Another major improvement in Zack Snyder’s Justice League is the look and feel of the action sequences. Though Whedon is no slouch at directing action, Snyder’s entire career has been virtually constructed on his ability to make complex, compelling, and stylistic action. Even the film-makers’ most ardent critics would have to concede that the man can shoot a great action scene, and that skill is well on display here. A late-game scene that sees The Flash in a desperate run against time and space itself is a showstopper that will be talked about for years.

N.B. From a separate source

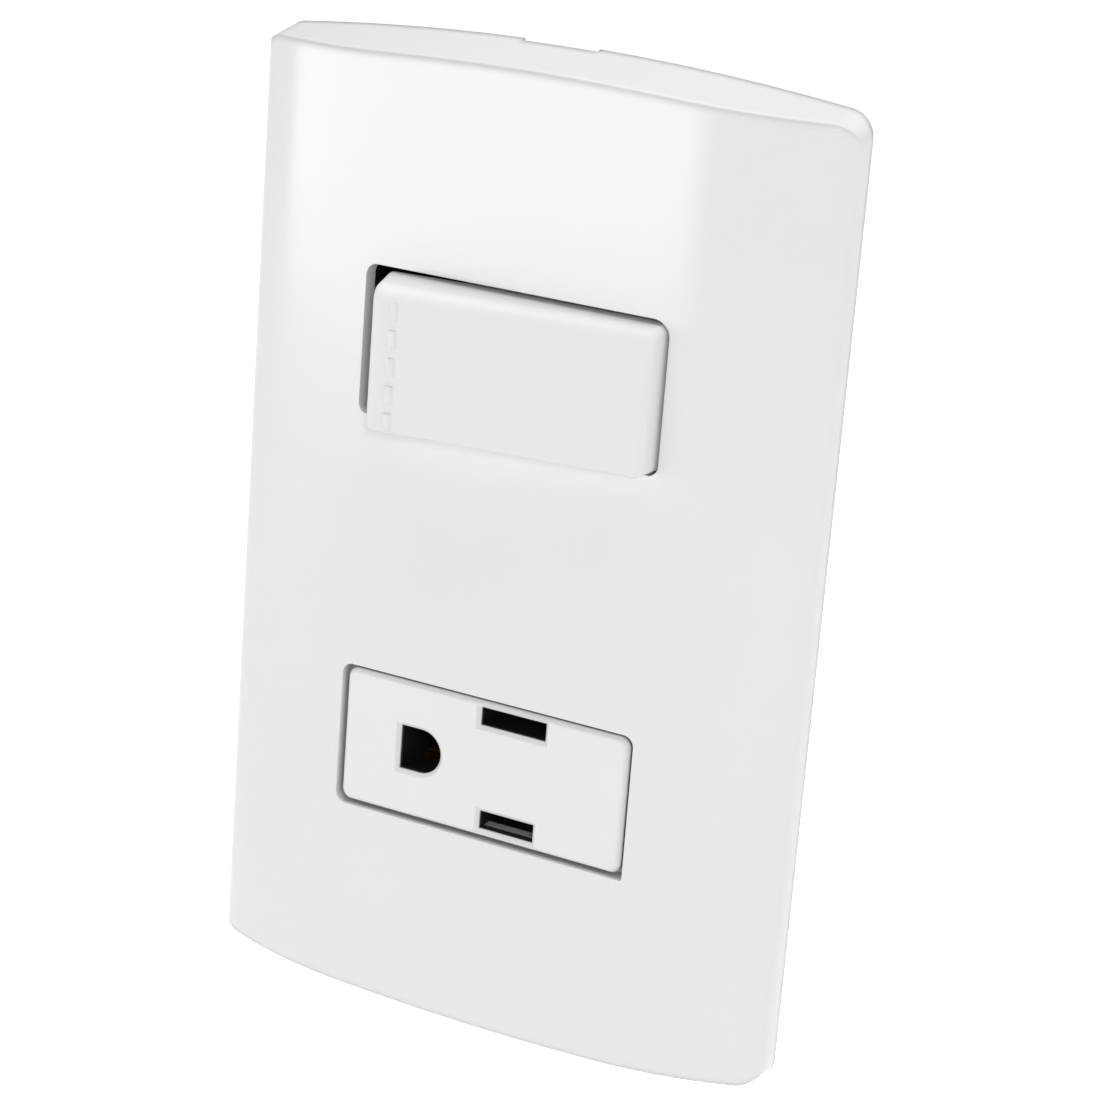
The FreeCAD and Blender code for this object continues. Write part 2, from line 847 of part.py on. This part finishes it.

Finally, Junkie XL’s score, a major improvement over the Hans Zimmer score for the 2017 film, is a feather in the cap of Zack Snyder’s vision here. Best known for his incredible Mad Max: Fury Road score, Junkie XL provides action movies with a flavor that is totally unique and his nearly 4-hour score means that not a single track is repeated in the entire movie.
Overall, Zack Snyder’s Justice League is undeniably a superior version to the original cut. With a consistent vision, tons of fanservice, and a mind-blowing cliffhanger of an ending, the movie is sure to please Snyderverse stalwarts while making even Snyder’s most vocal critics give him a bit more credit.